Just over two decades after lobbying unsuccessfully against the North American Free Trade Agreement, U.S. labor unions are again voicing strong reservations to a proposed major trade-liberalization deal.

At issue now is the Trans-Pacific Partnership, a measure expected to call for lowering or eliminating most trade barriers among the United States and 11 other Pacific Rim nations. The pact is still being hammered out in closed-door negotiations.

Union leaders and other critics say that the proposed pact would prompt U.S. companies to funnel manufacturing jobs to lower-wage countries. Environmental and human rights groups also are voicing strong opposition.

It's a familiar theme. After all, former presidential candidate Ross Perot warned NAFTA would create "a giant sucking sound" as jobs left the United States for Mexico.

So far, the economic consequences of NAFTA have seemed mixed — not as dire as Perot predicted nor as positive as former President Bill Clinton once forecast.

The current Pacific Rim free-trade debate pits many fellow Democrats against President Barack Obama. Some Democratic critics have depicted the Pacific free-trade deal, and a companion trans-Atlantic one expected to follow, as "NAFTA on steroids."

As with NAFTA, which linked the economies of the United States, Canada and Mexico and created what is now the world's largest free-trade zone, the Pacific free-trade proposal generally has stronger support among Republicans in Congress than Democrats.

Up to now, Congress has shown little inclination to grant President Barack Obama trade promotion authority powers — called "fast track" — that allow only yes-or-no votes on trade agreements with no amendments permitted. Fast-track authority had been routinely granted by Congress to presidents in past major trade negotiations, including NAFTA.

Now, with Republicans in control of Congress, chances might seem to be stronger for free-trade legislation. But Gary Hufbauer, a senior fellow at the Peterson Institute for International Economics, predicted that Obama "is going to have a harder time bringing over Democrats than Clinton did back in that era."

Obama told a gathering of business leaders last month that he recognizes differences within his own party on free-trade agreements and understands how some fellow Democrats may have "legitimate complaints" about possible adverse consequences. It adds up to "tough politics," he acknowledged.

Democrat Sen. Elizabeth Warren of Massachusetts, a rising voice in the party and usually a close ally of the president, is among the skeptics. "We cannot afford a trade deal that undermines the government's ability to protect the American economy," she wrote in a recent letter to U.S. Trade Representative Michael Froman.

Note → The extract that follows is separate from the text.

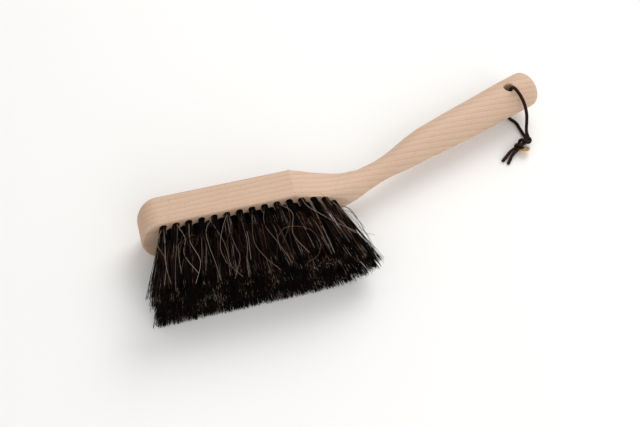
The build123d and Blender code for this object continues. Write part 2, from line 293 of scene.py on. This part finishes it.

The Pacific Partnership would link 12 countries accounting for 38 percent of total global economic activity: the U.S., Australia, Brunei, Canada, Chile, Japan, Malaysia, Mexico, New Zealand, Peru, Singapore, and Vietnam.

The trade negotiations have magnified existing business-labor differences.

"A world where goods and services trade freely is a more fascinating — and prosperous — place to live," says David Abney, chief executive Officer of United Parcel Service, a company that would benefit from the proposed new free-trade agreements.

AFL-CIO President Richard Trumka calls the proposed Pacific and Atlantic free-trade agreements deeply flawed economic policies. "We cannot enact new trade agreements modeled on NAFTA," he said.

Teamsters President James Hoffa warns of looming U.S. job losses.

Major trade agreements entered into by the United States should "contribute to democratic global economic governance and to promote good jobs, full employment and rising wages," Hoffa said. "A key element, of course, is strong labor rights protections so that every worker in every country can exercise fundamental human rights on the job_without fear."

"Our experience in the past on free trade agreements has not been encouraging," said Robert E. Scott, director of trade and manufacturing at the Economic Policy Institute, a Washington-based think tank that gets much of its financing from labor organizations.

Free-trade proponents and opponents cite different sets of figures to bolster their rival claims.

The U.S. Chamber of Commerce says NAFTA "has generated vast new opportunities for U.S. workers, farmers, consumers and businesses" and that trade with Canada and Mexico "supports tens of thousands of jobs in each of the 50 states."